**Provided material**
## Start
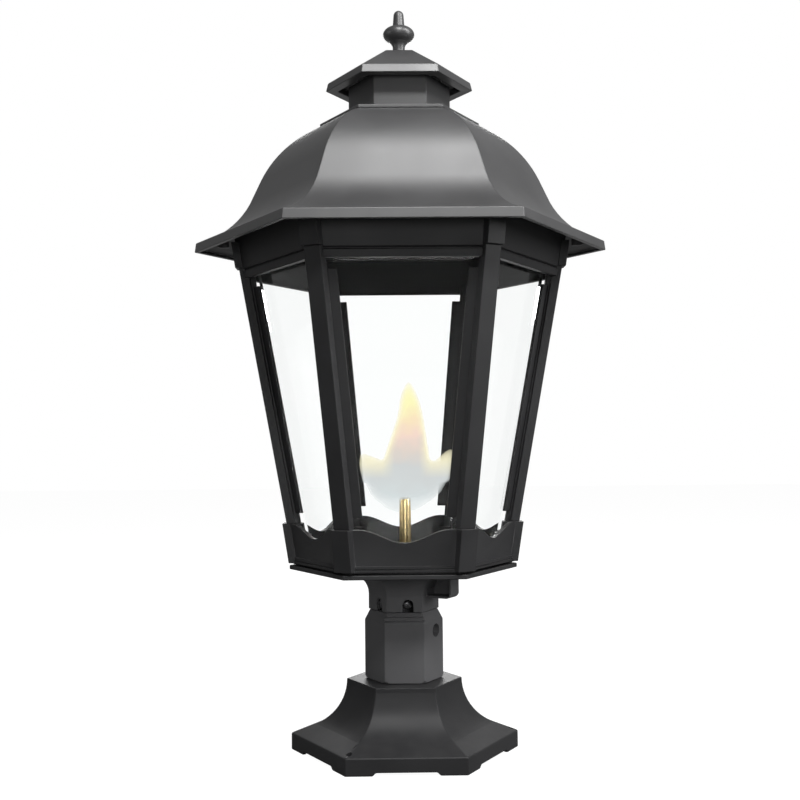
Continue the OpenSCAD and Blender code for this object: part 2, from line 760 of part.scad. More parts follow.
module hinge_pins() {
    overhang = 1.2;
    reach = lug_w / 2 + seat + cheek_w;
    color("#8d9093") for (side = [-1, 1]) translate([side * hinge_x, hinge_y, hinge_z]) rotate([0, 90, 0]) {
        translate([0, 0, -reach - overhang]) cylinder(h = 2 * (reach + overhang), r = hinge_pin_r, $fn = 48);
        for (end = [-reach - overhang - 1, reach + overhang])
            translate([0, 0, end]) cylinder(h = 1, r = hinge_pin_r + 1, $fn = 48);
    }
}

// Chimney collar and the bridge that holds the cap

module chimney_collar() {
    inner_r = chimney_r - chimney_wall / flat;
    color("#4c4d51") difference() {
        union() {
            hex_prism(chimney_flange_r, crown_z, flange_top);
            hex_prism(chimney_r, crown_z, chimney_top);
        }
        hex_prism(inner_r, crown_z - 1, chimney_top + 1);
    }
}

module cap_bridge() {
    arm = chimney_r * flat;
    color("#6a6c70") difference() {
        union() {
            for (a = [90, 210, 330]) rotate([0, 0, a])
                translate([bridge_w / 2, -bridge_w / 2, bridge_foot])
                    cube([arm - 0.5 - bridge_w / 2, bridge_w, bridge_t]);
            bar(bridge_w, bridge_foot, bridge_foot + bridge_t);
            bar(stem_r, bridge_foot, cap_ceiling - seat);
        }
        bar(stud_r + seat, bridge_foot + 4, cap_ceiling + 1);
    }
}

module vent_cap() {
    slope = cap_slope_h / (cap_r - 2 - cap_top_r);
    recess_h = cap_face_h - 1.5;
    inner_top_r = cap_recess_r - (cap_ceiling - cap_foot - recess_h) / slope;
    color("#4a4b4f") difference() {
        six_sided([[0, cap_foot], [cap_r, cap_foot], [cap_r - 2, cap_face_top], [cap_top_r, cap_top], [0, cap_top]]);
        six_sided([[0, cap_foot - 1], [cap_recess_r, cap_foot - 1], [cap_recess_r, cap_foot + recess_h],
            [max(inner_top_r, stem_r + 2), cap_ceiling], [0, cap_ceiling]]);
        bar(stud_r + seat, cap_ceiling - 1, cap_top + 1);
    }
}

// Finial: stud, neck, ball and spindle turned in one piece

module finial() {
    z0 = cap_top + 0.05;
    tip_r = spindle_r * 0.86;
    color("#4a4b4f") union() {
        rotate_extrude($fn = round_fn) polygon(concat(
            [[0, z0], [finial_neck_r + 0.8, z0], [finial_neck_r, z0 + 2],
             [finial_neck_r, neck_top - 4.5]],
            arc_points([finial_neck_r, neck_top - 4.5], [finial_neck_r + 2.5, neck_top], 20, 4),
            [for (i = [1:15]) let (t = -62 + 134 * i / 15)
                [ball_r * cos(t), neck_top + ball_h * (0.5 + 0.5 * sin(t) / sin(68))]],
            [[spindle_r, ball_top + 0.2], [tip_r, ball_top + spindle_h - tip_r]],
            [for (i = [1:5]) let (t = 90 * i / 5)
                [tip_r * cos(t), ball_top + spindle_h - tip_r + tip_r * sin(t)]]));
        bar(stud_r, bridge_foot + 4.5, z0 + 1);
    }
}

// Gas line: supply pipe, valve with its key, burner tube and slotted tip

module supply_pipe() {
    color("#77797c") translate([burner_x, 0, 0]) difference() {
        union() {
            bar(pipe_r - 0.25, pipe_foot, pipe_foot + pipe_end_l);
            bar(pipe_r, pipe_foot + pipe_end_l, valve_foot + 5);
        }
        bar(pipe_r - pipe_wall, pipe_foot - 1, valve_foot + 6);
    }
}

module gas_valve() {
    neck_r = burner_r + 3;
    color("#b08d3c") translate([burner_x, 0, 0]) difference() {
        union() {
            bar(valve_r, valve_foot, valve_top - 4);
            translate([0, 0, valve_top - 4]) cylinder(h = 4, r = neck_r + 1, $fn = 6);
            translate([0, 0, key_z]) rotate([0, 90, 0]) cylinder(h = valve_r + 5, r = 6, $fn = 48);
        }
        bar(pipe_r + seat, valve_foot - 1, valve_foot + 5 + seat);
        bar(2.4, valve_foot, valve_top + 1);
        bar(burner_r + running, valve_top - 3, valve_top + 1);
        translate([0, 0, key_z]) rotate([0, 90, 0]) cylinder(h = valve_r + 9, r = 2.5 + running, $fn = 48);
        slab(valve_foot - 20, valve_foot);
    }
}

module valve_key() {
    bar_x = valve_r + 5 + seat;
    bar_t = 3.2;
    bar_w = 5;
    color("#c9a54a") translate([burner_x, 0, key_z]) {
        translate([valve_r - 6, 0, 0]) rotate([0, 90, 0]) cylinder(h = bar_x - valve_r + 7, r = 2.5, $fn = 48);
        translate([bar_x, -bar_w / 2, -key_l / 2 + bar_w / 2]) cube([bar_t, bar_w, key_l - bar_w]);
        for (end = [-1, 1]) translate([bar_x, 0, end * (key_l - bar_w) / 2])
            rotate([0, 90, 0]) cylinder(h = bar_t, r = bar_w / 2, $fn = 32);
    }
}

module burner_tube() {
    color("#c9a54a") translate([burner_x, 0, 0]) difference() {
        bar(burner_r, valve_top - 3 + 0.05, burner_top - tip_h);
        bar(burner_r - 1.2, valve_top - 4, burner_top);
    }
}

module burner_tip() {
    dome_h = 3;
    color("#c4a562") translate([burner_x, 0, 0]) difference() {
        union() {
            bar(burner_r, burner_top - tip_h + 0.05, burner_top - dome_h);
            rotate_extrude($fn = round_fn) polygon(concat([[0, burner_top - dome_h]],
                arc_points([burner_r, burner_top - dome_h], [burner_r - 2.6, burner_top], -30, 5),
                [[0, burner_top]]));
        }
        bar(burner_r - 1.8, burner_top - tip_h - 1, burner_top - 2 * dome_h);
        translate([-burner_r - 1, -0.6, burner_top - 2.6 * dome_h])
            cube([2 * burner_r + 2, 1.2, 3 * dome_h]);
    }
}

pier_base();
stub_tube();
hex_collar();
post_fitter();
clamp_screws();
floor_plate();
flange_screws();
base_ring();
corner_post_1();
corner_post_2();
corner_post_3();
corner_post_4();
corner_post_5();
corner_post_6();
glass_pane_1();
glass_pane_2();
glass_pane_3();
glass_pane_4();
glass_pane_5();
glass_pane_6();
glass_clips();
top_ring();
roof();
hinge_brackets();
hinge_pins();
chimney_collar();
cap_bridge();
vent_cap();
finial();
supply_pipe();
gas_valve();
valve_key();
burner_tube();
burner_tip();
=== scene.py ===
"""Six-sided open-flame gas lantern on a pier mount: coats, castings, fasteners, glass, flame and studio."""
import logging
import math
from dataclasses import dataclass
from enum import Enum
from typing import Sequence

import bmesh
import bpy
from mathutils import Matrix, Vector


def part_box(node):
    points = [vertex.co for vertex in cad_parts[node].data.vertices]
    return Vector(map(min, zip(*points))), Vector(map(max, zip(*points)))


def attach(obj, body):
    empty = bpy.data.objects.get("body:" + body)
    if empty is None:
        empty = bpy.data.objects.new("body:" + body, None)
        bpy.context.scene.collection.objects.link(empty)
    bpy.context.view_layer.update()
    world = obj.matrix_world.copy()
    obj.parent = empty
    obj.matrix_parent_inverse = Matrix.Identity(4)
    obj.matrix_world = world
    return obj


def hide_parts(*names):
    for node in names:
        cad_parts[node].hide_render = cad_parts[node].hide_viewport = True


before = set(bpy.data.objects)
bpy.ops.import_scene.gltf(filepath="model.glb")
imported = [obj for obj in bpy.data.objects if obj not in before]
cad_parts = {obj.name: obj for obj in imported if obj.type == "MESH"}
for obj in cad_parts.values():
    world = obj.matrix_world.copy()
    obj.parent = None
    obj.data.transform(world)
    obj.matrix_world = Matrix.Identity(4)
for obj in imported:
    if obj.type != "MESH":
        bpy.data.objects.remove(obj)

log = logging.getLogger("gas_lantern")

MM = 0.001
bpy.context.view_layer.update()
CORNER_ANGLES = (0, 60, 120, 180, 240, 300)
FACET_ANGLES = (30, 90, 150, 210, 270, 330)

Tree = bpy.types.NodeTree
Node = bpy.types.Node
Outputs = bpy.types.NodeOutputs
Socket = bpy.types.NodeSocket
Material = bpy.types.Material
Mesh = bpy.types.Mesh
WorkMesh = bmesh.types.BMesh
Colour = tuple[float, float, float]
Place = tuple[float, float, float]
Span = tuple[float, float]
Profile = Sequence[tuple[float, float]]


class Body(Enum):
    """The moving bodies of the lantern."""

    LAMP = "lamp"
    ROOF = "roof"
    KEY = "valve_key"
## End
**Aim of the exercise**
Above is a listing; print exactly its lines from the one with "pier_base();" through the one with "zip(*points))), Vector(map(max, zip(*points)))", and no other lines.

**Task answer**
pier_base();
stub_tube();
hex_collar();
post_fitter();
clamp_screws();
floor_plate();
flange_screws();
base_ring();
corner_post_1();
corner_post_2();
corner_post_3();
corner_post_4();
corner_post_5();
corner_post_6();
glass_pane_1();
glass_pane_2();
glass_pane_3();
glass_pane_4();
glass_pane_5();
glass_pane_6();
glass_clips();
top_ring();
roof();
hinge_brackets();
hinge_pins();
chimney_collar();
cap_bridge();
vent_cap();
finial();
supply_pipe();
gas_valve();
valve_key();
burner_tube();
burner_tip();
=== scene.py ===
"""Six-sided open-flame gas lantern on a pier mount: coats, castings, fasteners, glass, flame and studio."""
import logging
import math
from dataclasses import dataclass
from enum import Enum
from typing import Sequence

import bmesh
import bpy
from mathutils import Matrix, Vector


def part_box(node):
    points = [vertex.co for vertex in cad_parts[node].data.vertices]
    return Vector(map(min, zip(*points))), Vector(map(max, zip(*points)))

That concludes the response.